I am a Mexican American Indian, I have brown hair and eyes. I have a younger sister and a younger brother. I love baseball and football. I love to listen to music, especially live. I love my friends and I love my family. I also happen to have Huntington’s Disease. My family has lost many to this horrible disease, my Uncle Joe, my Uncle Jessie, and my Grandmother. Most recently my mother succumbed to the Disease on February 27, 2015. To date the only negatives in my family are my Uncle Ralph and my brother Mario. My sister Diane tested positive in 2002 only 6 months later she was diagnosed with breast cancer and underwent a radical mastectomy and chemotherapy. We thought surely we would loose her to the Cancer but she beat it. She is currently symptomatic with Huntington’s Disease. She has two children, my niece and nephew who are At-Risk. I am also currently symptomatic.
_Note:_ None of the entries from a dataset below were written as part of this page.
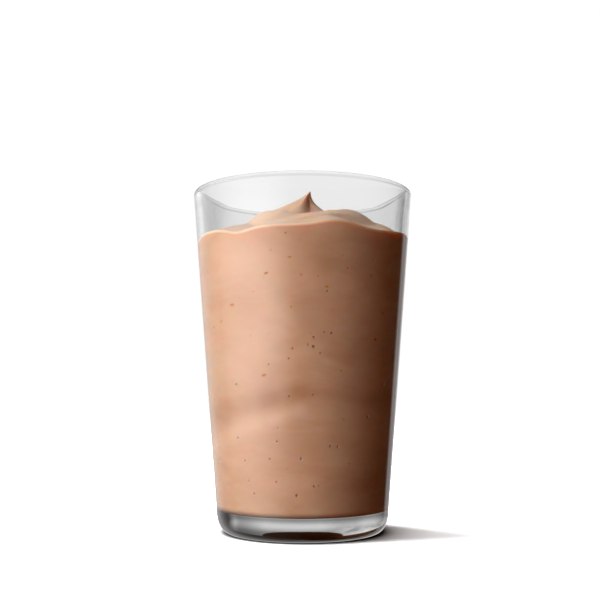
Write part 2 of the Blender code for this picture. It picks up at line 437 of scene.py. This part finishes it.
def bumps(x, y, spots):
    """Sum of round swellings at a point."""
    total = 0.0
    for spot_x, spot_y, radius, size in spots:
        total += size * math.exp(-((x - spot_x) ** 2 + (y - spot_y) ** 2) / radius**2)
    return total


def between(stations, angle):
    """Values of a table of stations at an angle, or None past its ends."""
    for shift in (0, 360):
        for first, second in zip(stations, stations[1:]):
            if first[0] <= angle + shift <= second[0]:
                part = soft_step((angle + shift - first[0]) / (second[0] - first[0]))
                return [a + (b - a) * part for a, b in zip(first[1:], second[1:])]
    return None


def fold_height(fold, distance, angle):
    """Height of one fold at a distance and angle from the peak's axis, or None past its ends."""
    values = between(fold, angle)
    if values is None:
        return None
    radius, crest, inwards, outwards = values
    away = distance - radius
    return crest - FOLD_DROP * (away / (outwards if away > 0 else inwards)) ** 2


def spun_shape(profile, segments):
    """A bmesh of revolution about Z from a profile of (radius, height) points."""
    shape = bmesh.new()
    corners = [shape.verts.new((0, -radius, height)) for radius, height in profile]
    for first, second in zip(corners, corners[1:]):
        shape.edges.new((first, second))
    bmesh.ops.spin(
        shape,
        geom=shape.verts[:] + shape.edges[:],
        cent=(0, 0, 0),
        axis=(0, 0, 1),
        angle=2 * math.pi,
        steps=segments,
        use_merge=True,
    )
    bmesh.ops.remove_doubles(shape, verts=shape.verts[:], dist=0.0005 * MM)
    bmesh.ops.recalc_face_normals(shape, faces=shape.faces[:])
    for face in shape.faces:
        face.smooth = True
    return shape


def finished(name, shape, materials, node):
    """Turns a bmesh into a piece that stands for a node of the frame."""
    mesh = bpy.data.meshes.new(name)
    shape.to_mesh(mesh)
    shape.free()
    for material in materials:
        mesh.materials.append(material)
    piece = bpy.data.objects.new(name, mesh)
    bpy.context.scene.collection.objects.link(piece)
    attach(piece, "root")
    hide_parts(node)
    return piece


class NodeBench:
    """Adds and links the nodes of one material or world."""

    def __init__(self, owner):
        owner.use_nodes = True
        self.tree = owner.node_tree
        self.tree.nodes.clear()

    def add(self, kind, inputs=None, **settings):
        """A node with its settings and its socket values or links."""
        node = self.tree.nodes.new(kind)
        for key, value in settings.items():
            setattr(node, key, value)
        for key, value in (inputs or {}).items():
            socket = node.inputs[key]
            if isinstance(value, bpy.types.NodeSocket):
                self.tree.links.new(value, socket)
            else:
                socket.default_value = value
        return node


def noise(bench, place, scale, detail, roughness=0.5, distortion=0.0):
    """Grey value of a noise texture."""
    inputs = {"Vector": place, "Scale": scale, "Detail": detail}
    inputs.update({"Roughness": roughness, "Distortion": distortion})
    return bench.add("ShaderNodeTexNoise", inputs).outputs["Fac"]


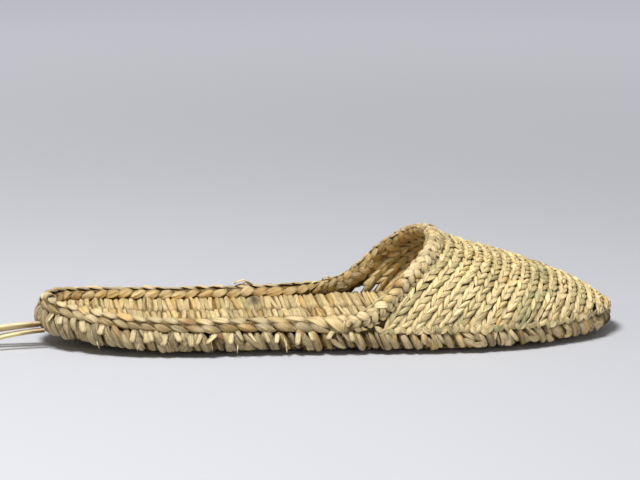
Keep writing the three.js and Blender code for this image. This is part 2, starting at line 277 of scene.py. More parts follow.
def vamp_point(row, around, depth=0.0):
    row, around = np.broadcast_arrays(np.asarray(row, float), np.clip(around, 0, 1))
    climb = 1 - np.abs(2 * around - 1)
    angle = climb * QUARTER_TURN
    tip = vamp_tip(depth)
    past = (row - 1) / (row_count - 1)
    early = row < 1
    foot = np.where(early, mix(THROAT_FOOT, FIRST_ROW_FOOT, row), mix(FIRST_ROW_FOOT, tip, past))
    crest = np.where(early, mix(THROAT_STATION, first_row_crest, row), mix(first_row_crest, tip, past))
    rise = np.sin(angle) ** ARCH_EXPONENT
    throat_forward = np.interp(climb, throat.points[:, 0], throat.points[:, 1])
    forward = mix(throat_forward, rise, smoothstep(row, PLAIT_MIDDLE_ROW, 1))
    station = np.minimum(mix(foot, crest, forward), tip)
    reach = half_width(station, VAMP_SET_IN + depth) * np.maximum(0, np.cos(angle)) ** ARCH_EXPONENT
    top = np.maximum(ridge_height(station, depth), seat(station))
    across = np.where(around < 0.5, -reach, reach)
    return np.stack([station, across, mix(seat(station), top, rise)], -1)


def vamp_fullness(points):
    station = points[..., 0]
    wide = np.abs(points[..., 1]) / np.maximum(half_width(station, VAMP_SET_IN), LEAST_ARCH)
    tall = np.maximum(ridge_height(station, 0.0) - seat(station), LEAST_ARCH)
    high = np.maximum(0, points[..., 2] - seat(station)) / tall
    return wide**ARCH_POWER + high**ARCH_POWER


def vamp_normal(points):
    step = 0.5
    slope = []
    for axis in range(3):
        nudge = np.zeros(3)
        nudge[axis] = step
        slope.append(vamp_fullness(points + nudge) - vamp_fullness(points - nudge))
    return unit(np.stack(slope, -1))


# The plait's middle line: along the pad's edge round the heel, then over the throat

def plait_line():
    rim = edge_point(np.arange(RIM_POINTS) / RIM_POINTS / 2, PLAIT_SET_IN + RIM_WIDTH / 2)
    rim = rim + pad_normal(rim[:, 0]) * RIM_HEIGHT / 2
    rim[:, 2] += seat(rim[:, 0])
    rim = rim[rim[:, 0] < THROAT_FOOT]
    depth = WALL_THICKNESS / 2 - FIT_GAP
    around = np.arange(1, COLLAR_POINTS) / COLLAR_POINTS
    edge = vamp_point(0, around, depth)
    along = vamp_point(0, around + 0.01, depth) - vamp_point(0, around - 0.01, depth)
    across = unit(np.cross(along, vamp_normal(edge)))
    collar = edge + across * COLLAR_WIDTH / 2
    far_rim = rim[1:][::-1] * [1, -1, 1]
    return Path([*rim, *collar, *far_rim], closed=True)


plait_path = plait_line()


def plait_frame(share):
    """The plait's place, its directions across and up, and how far it has climbed on the vamp."""
    place = plait_path.at(share)
    along = plait_path.along(share)
    climbed = smoothstep(place[..., 0], THROAT_FOOT, FIRST_ROW_FOOT)
    up = mix(pad_normal(place[..., 0]), vamp_normal(place), climbed[..., None])
    across = unit(np.cross(along, up))
    return place, across, unit(np.cross(across, along)), climbed


# Small woven shapes, each made once and laid many times

LYING = Matrix.Rotation(QUARTER_TURN, 4, "Y")
LEAF_SIDES = 8
HEIGHT_TAPER = 0.7
UNDERSIDE_SHARE = 0.6


class Form:
    """A small closed shape with u along it, v across it and w out of it, each from -1 to 1."""

    def __init__(self, shape):
        shape.verts.index_update()
        self.faces = [[vertex.index for vertex in face.verts] for face in shape.faces]
        self.u, self.v, self.w = np.array([vertex.co for vertex in shape.verts]).T[:, None, :]
        self.share = self.u / 2 + 0.5
        self.crease = np.where((self.w > 0) & (np.abs(self.v) < 0.1), self.w, 0)
        shape.free()

    def folded(self, fold):
        """Heights of copies whose upper crease is raised or sunk by the share that fold gives."""
        return self.w + fold * self.crease

    def turned(self, length, width, angle, bend=0.0):
        """How far copies of this size, turned by an angle, reach along and aside of a line."""
        return rotated(self.u * length / 2, self.v * width / 2 + bend, angle)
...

In my late Twenties I joined an AMAZING support group in Orange County. After being there for a few years, I became a peer facilitator and started running one of the groups within our support group. One of the reasons I loved the Orange County Support Group so much was because they would split the group up into Caregivers, Symptomatic and At-Risk. (It was much easier to talk about the trials of caring for my mom if she was not in the room listening.) I have been a Huntington’s Disease walk participant every year but one since I became aware of them. I have attended two Huntington’s Disease Galas’, I was fortunate enough to attend the San Diego Conference on a scholarship many years ago and I am currently a part of the ENROLL Clinical Trials.
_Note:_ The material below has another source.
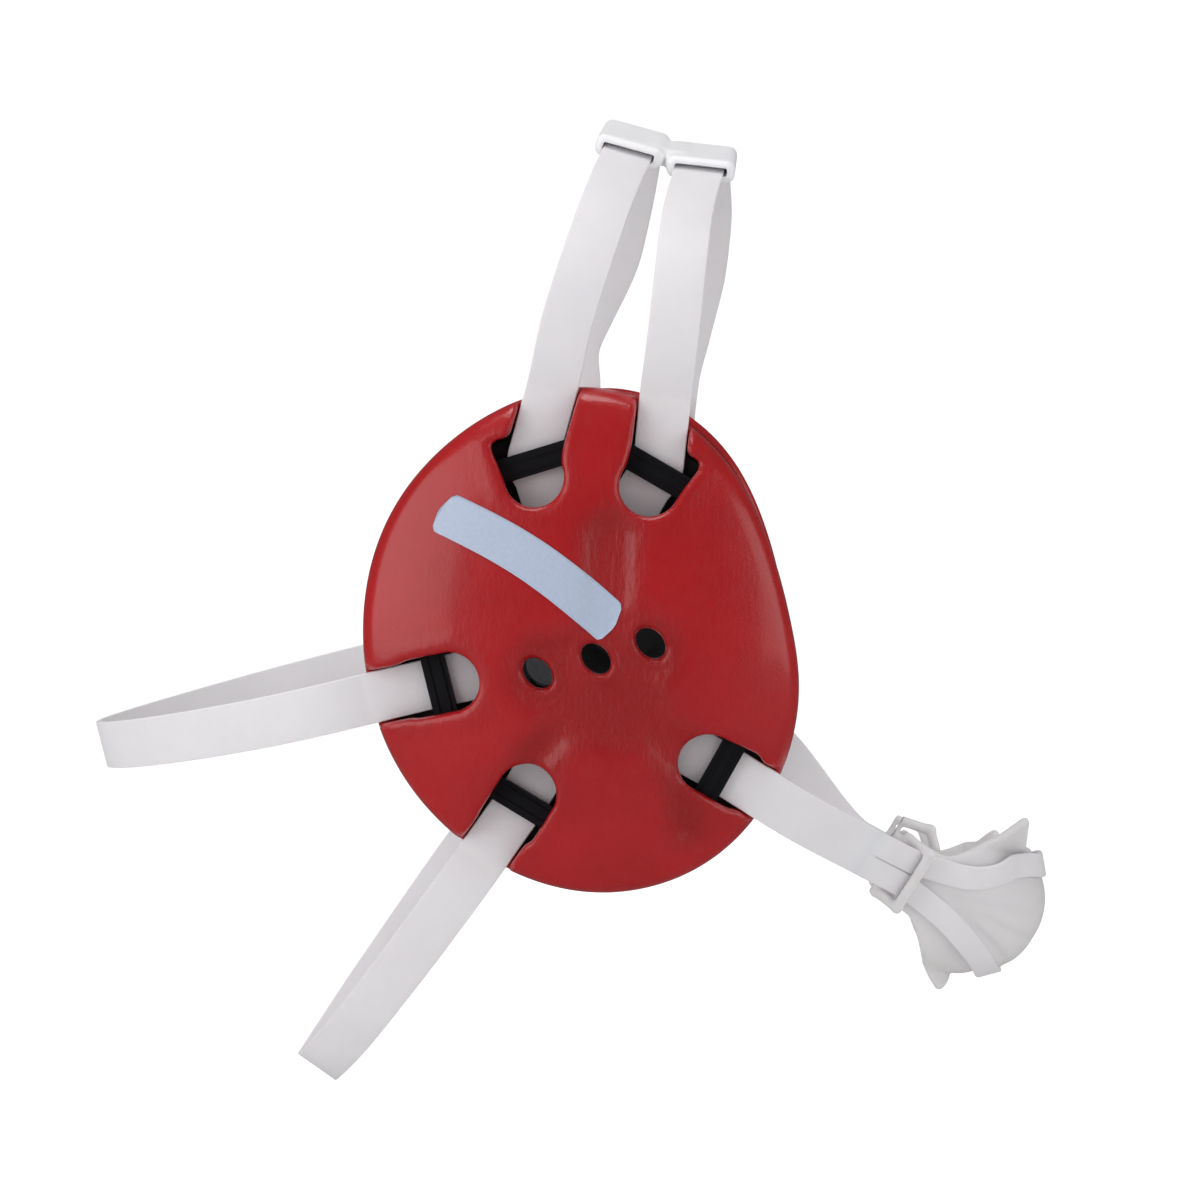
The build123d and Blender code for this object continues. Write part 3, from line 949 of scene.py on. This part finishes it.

Through these experiences I furthered my education of the disease and formed bonds with some amazing young adults like myself who were also at risk. I was honored to be asked to be this years Huntington’s Disease Walk’s Ambassador. I gladly accepted and am thankful for this opportunity to share my story again with even more people. I used to hope for a life without Huntington’s Disease. Now I hope for a WORLD without Huntington’s Disease.